While Mexico was later allocated a relatively small portion of the river rights, Indigenous tribes have historically been, and continue to be, left out of the negotiations. Tribal inclusion in the negotiations has slightly increased in recent years.

But “it’s nowhere near what it needs to be,” said Berggren. “These are sovereign nations that have water rights claims or water rights settlements that the United States has a responsibility to uphold, and they’re not at the decision-making table. That’s a huge wrong and it needs to be righted.”

Many Colorado River experts agree a large part of the overall Colorado River negotiation issue is how outdated some of the laws and regulations are today. The original water usage regulations came out of 1800s’ first-come, first-served rights mining laws. The dams and other river infrastructure were built in the 1900s, but continue to be used by a population facing today’s issues including climate change.

“What that all means is we’re having to find creative ways to use less water everywhere,” Berggren told The Center Square.

At the moment, each state argues it has sacrificed more than its fair share. Much of the debate between states falls along an upper-lower basin boundary.

Upper Basin Colorado River states are required to allow a certain amount of water to flow to Lower Basin states each year, but the two groups do not agree how much that is. Meanwhile, Lower Basin states like Nevada, California and Arizona have grown drastically over recent decades and consumed far more water than Upper-Basin states.

“The solution is everyone needs to use less water,” said Berggren. “And so people just need to accept that. Let’s start being constructive with how we are going to find ways to use less water across the basin.”

Despite the gravity of the situation, experts have said there is reason for optimism by improved water efficiency. Perhaps the best example of this is Las Vegas, which has become the poster child of Colorado River water conservation in recent years.

Las Vegas’ population increased by roughly 829,000 residents between 2002 and 2024, but the city used 38 billion less gallons in 2024 – a 55% per capita decline in water usage, according to the Las Vegas Valley Water District. Much of this has been attributed to water recycling initiatives and regulations around watering lawns and other spaces. Further water usage cuts for the area are set for 2027 that include irrigation bans for unused medians and roundabouts with Colorado River water.

“We have solutions, and we just need to implement them,” said Berggren. “We can have a thriving river in the American Southwest with the recreational, agricultural and all the other economies also thriving – if we’re smarter about the way we manage our limited water supplies.”

The federal government has not yet indicated if it will delay the deadline again or begin to exercise its authority on the Colorado River. Berggren said he thought the Trump administration would take action if the states miss the Feb. 14 deadline. “That’s incredibly unfortunate, and that just shows that the feds will just have to move forward the best they can.”

Berggren predicted the dispute over water will end up before the nation’s highest court.

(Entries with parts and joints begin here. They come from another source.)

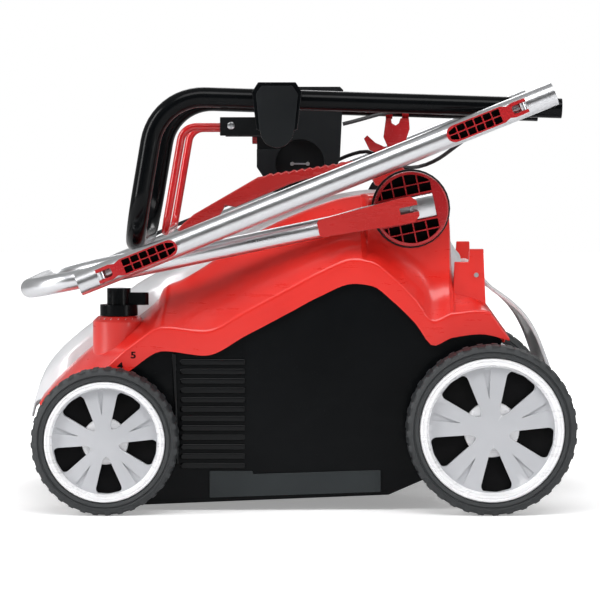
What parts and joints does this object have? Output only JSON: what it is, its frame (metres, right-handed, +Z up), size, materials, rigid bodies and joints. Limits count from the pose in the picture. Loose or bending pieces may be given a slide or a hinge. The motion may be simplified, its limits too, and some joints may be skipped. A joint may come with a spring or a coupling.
{
  "type": "electric rotary lawn mower",
  "caption": "Corded electric rotary lawn mower on four height-adjustable wheels, with a three-part clamp-lever handle folded flat over its deck.",
  "frame": {"origin": "on the ground, in the middle of the machine's box with its handle folded", "axes": "+Z up; -X is the front of the machine and +X its rear; +Y is its right, as the operator behind it sees it"},
  "size_m": [0.6263, 0.444, 0.4815],
  "materials": {
    "red_plastic": "glossy injection-moulded red",
    "dark_red_plastic": "satin dark red",
    "black_plastic": "glossy injection-moulded black",
    "silver_plastic": "metallic silver finish on plastic",
    "wheel_grey": "satin silver grey",
    "tyre": "matt black rubber with moulded lugs",
    "tube_aluminium": "drawn and satin anodised",
    "black_enamel": "glossy black stove enamel on steel tube",
    "red_enamel": "glossy red enamel on steel rod",
    "plated_steel": "zinc plated",
    "winding": "enamelled copper winding",
    "cable": "soft black PVC sheath"
  },
  "bodies": {
    "chassis": {"deck": "black_plastic", "top_cover": "red_plastic", "motor_hood": "silver_plastic", "carry_handle": "red_plastic", "motor_can": "plated_steel", "stator": "winding", "upper_bearing": "plated_steel", "lower_bearing": "plated_steel", "pivot_seat_left": "black_plastic", "pivot_seat_right": "black_plastic", "flap_rod": "plated_steel", "flap_spring": "plated_steel"},
    "rear_flap": {"rear_flap": "silver_plastic"},
    "spindle": {"rotor": "plated_steel", "blade": "plated_steel", "blade_carrier": "black_plastic", "blade_bolt": "plated_steel"},
    "front_axle": {"front_axle": "plated_steel"},
    "rear_axle": {"rear_axle": "plated_steel"},
    "height_knob": {"height_knob": "black_plastic"},
    "lower_handle": {"lower_handle": "tube_aluminium", "pivot_disc_left": "red_plastic", "pivot_disc_right": "red_plastic", "pivot_bolt_left": "plated_steel", "pivot_bolt_right": "plated_steel"},
    "middle_bars": {"middle_bar_left": "tube_aluminium", "middle_bar_right": "tube_aluminium", "middle_bolt_left": "plated_steel", "middle_bolt_right": "plated_steel", "upper_bolt_left": "plated_steel", "upper_bolt_right": "plated_steel", "cable_middle": "cable"},
    "upper_handle": {"upper_handle": "black_enamel", "bail_bracket": "black_plastic", "switch_housing": "black_plastic", "inlet_pins": "plated_steel", "cord_hook": "red_plastic", "cable_upper": "cable"},
    "bail": {"bail": "red_enamel", "bail_arm_left": "black_plastic", "bail_arm_right": "black_plastic"},
    "start_button": {"start_button": "dark_red_plastic"},
    "wheel_front_left": {"tyre_front_left": "tyre", "hubcap_front_left": "wheel_grey"},
    "wheel_front_right": {"tyre_front_right": "tyre", "hubcap_front_right": "wheel_grey"},
    "wheel_rear_left": {"tyre_rear_left": "tyre", "hubcap_rear_left": "wheel_grey"},
    "wheel_rear_right": {"tyre_rear_right": "tyre", "hubcap_rear_right": "wheel_grey"},
    "pivot_lever_left": {"pivot_lever_left": "red_plastic"},
    "middle_lever_left": {"middle_lever_left": "red_plastic"},
    "upper_lever_left": {"upper_lever_left": "red_plastic"},
    "pivot_lever_right": {"pivot_lever_right": "red_plastic"},
    "middle_lever_right": {"middle_lever_right": "red_plastic"},
    "upper_lever_right": {"upper_lever_right": "red_plastic"}
  },
  "joints": [
    {"name": "flap_hinge", "type": "hinge", "parent": "chassis", "child": "rear_flap", "pos_m": [0.2045, 0, 0.264], "axis": [0, -1, 0], "range_deg": [0, 80], "stiffness_Nm_per_rad": 0.15, "springref_deg": -34.38},
    {"name": "blade_spin", "type": "hinge", "parent": "chassis", "child": "spindle", "pos_m": [-0.045, 0, 0.05], "axis": [0, 0, 1], "continuous": true},
    {"name": "front_axle_swing", "type": "hinge", "parent": "chassis", "child": "front_axle", "pos_m": [-0.251, 0, 0.09], "axis": [0, 1, 0], "range_deg": [0, 40]},
    {"name": "rear_axle_swing", "type": "hinge", "parent": "chassis", "child": "rear_axle", "pos_m": [0.178, 0, 0.103], "axis": [0, 1, 0], "range_deg": [0, 40]},
    {"name": "height_knob_turn", "type": "hinge", "parent": "chassis", "child": "height_knob", "pos_m": [-0.2005, -0.118, 0.22], "axis": [0, 0, 1], "range_deg": [0, 270]},
    {"name": "lower_fold", "type": "hinge", "parent": "chassis", "child": "lower_handle", "pos_m": [0.13, 0, 0.339], "axis": [0, 1, 0], "range_deg": [0, 161.3]},
    {"name": "middle_fold", "type": "hinge", "parent": "lower_handle", "child": "middle_bars", "pos_m": [-0.21398, 0, 0.2662], "axis": [0, 1, 0], "range_deg": [-169.9, 0]},
    {"name": "upper_fold", "type": "hinge", "parent": "middle_bars", "child": "upper_handle", "pos_m": [0.25118, 0, 0.45282], "axis": [0, 1, 0], "range_deg": [0, 156.8]},
    {"name": "bail_squeeze", "type": "hinge", "parent": "upper_handle", "child": "bail", "pos_m": [-0.031, 0, 0.4315], "axis": [0, 1, 0], "range_deg": [0, 9], "stiffness_Nm_per_rad": 0.4, "springref_deg": -20.05},
    {"name": "start_press", "type": "slide", "parent": "upper_handle", "child": "start_button", "axis": [1, 0, 0], "range_m": [0, 0.004], "stiffness_N_per_m": 400},
    {"name": "wheel_front_left_roll", "type": "hinge", "parent": "front_axle", "child": "wheel_front_left", "pos_m": [-0.211, -0.202, 0.082], "axis": [0, 1, 0], "continuous": true},
    {"name": "wheel_front_right_roll", "type": "hinge", "parent": "front_axle", "child": "wheel_front_right", "pos_m": [-0.211, 0.202, 0.082], "axis": [0, 1, 0], "continuous": true},
    {"name": "wheel_rear_left_roll", "type": "hinge", "parent": "rear_axle", "child": "wheel_rear_left", "pos_m": [0.218, -0.202, 0.095], "axis": [0, 1, 0], "continuous": true},
    {"name": "wheel_rear_right_roll", "type": "hinge", "parent": "rear_axle", "child": "wheel_rear_right", "pos_m": [0.218, 0.202, 0.095], "axis": [0, 1, 0], "continuous": true},
    {"name": "pivot_lever_left_open", "type": "hinge", "parent": "lower_handle", "child": "pivot_lever_left", "pos_m": [0.13, -0.1779, 0.339], "axis": [-0.2071, 0, 0.9783], "range_deg": [0, 100]},
    {"name": "middle_lever_left_open", "type": "hinge", "parent": "middle_bars", "child": "middle_lever_left", "pos_m": [-0.21398, -0.20925, 0.2662], "axis": [0.3723, 0, -0.9281], "range_deg": [0, 100]},
    {"name": "upper_lever_left_open", "type": "hinge", "parent": "middle_bars", "child": "upper_lever_left", "pos_m": [0.25118, -0.20925, 0.45282], "axis": [-0.3723, 0, 0.9281], "range_deg": [0, 100]},
    {"name": "pivot_lever_right_open", "type": "hinge", "parent": "lower_handle", "child": "pivot_lever_right", "pos_m": [0.13, 0.1779, 0.339], "axis": [0.2071, 0, -0.9783], "range_deg": [0, 100]},
    {"name": "middle_lever_right_open", "type": "hinge", "parent": "middle_bars", "child": "middle_lever_right", "pos_m": [-0.21398, 0.20925, 0.2662], "axis": [-0.3723, 0, 0.9281], "range_deg": [0, 100]},
    {"name": "upper_lever_right_open", "type": "hinge", "parent": "middle_bars", "child": "upper_lever_right", "pos_m": [0.25118, 0.20925, 0.45282], "axis": [0.3723, 0, -0.9281], "range_deg": [0, 100]}
  ],
  "couplings": [
    {"joint": "rear_axle_swing", "follows": "front_axle_swing", "ratio": 1},
    {"joint": "height_knob_turn", "follows": "front_axle_swing", "ratio": 6.75},
    {"joint": "middle_fold", "follows": "lower_fold", "ratio": -1.0527},
    {"joint": "upper_fold", "follows": "lower_fold", "ratio": 0.9715}
  ]
}
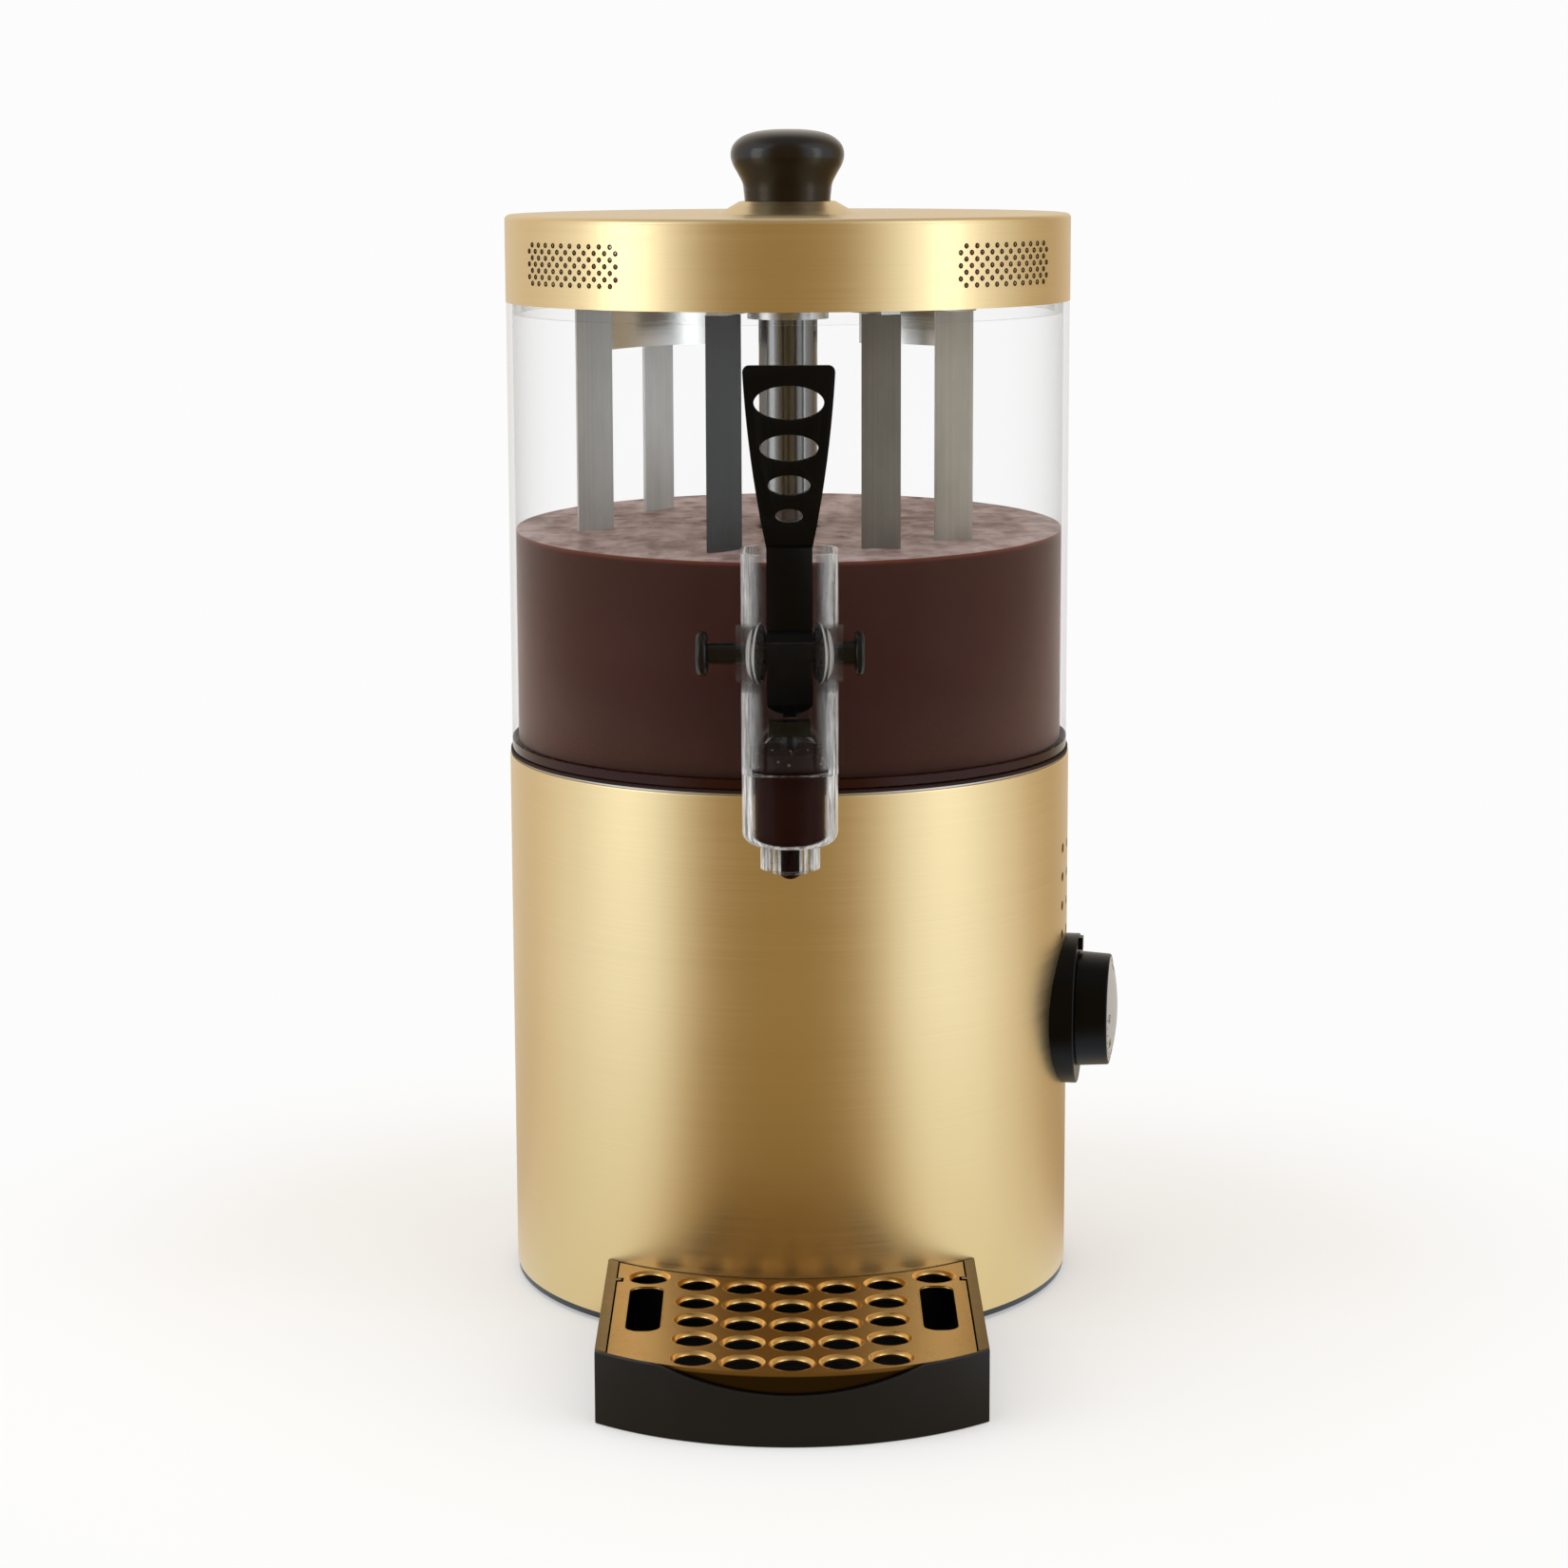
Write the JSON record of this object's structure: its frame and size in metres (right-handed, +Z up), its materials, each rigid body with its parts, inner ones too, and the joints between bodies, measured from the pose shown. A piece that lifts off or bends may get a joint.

“Because it’s an interstate compact, it’ll go before the Supreme Court,” said Berggren. “And so instead of communities here in the Colorado River Basin deciding how we’re going to use less water, it’s going to be the Supreme Court justices saying who’s going to be the winner and loser. And I don’t know anyone who feels confident that they will be a winner in that situation, because there’s a risk for everyone to be a loser.”

The Colorado River is a waterway with countless ecosystems and species that rely on its flow. At the delta of the river in Mexico, the river has dried up from decades of overuse, where Berggren said he has stood in the dried up river bed.

“I think rivers are the coolest thing I’ve ever experienced,” Berggren said. “There’s nothing like doing a multi-day rafting trip on a river like the Colorado River – it’s life changing. You really get to experience that this is a living, breathing thing.”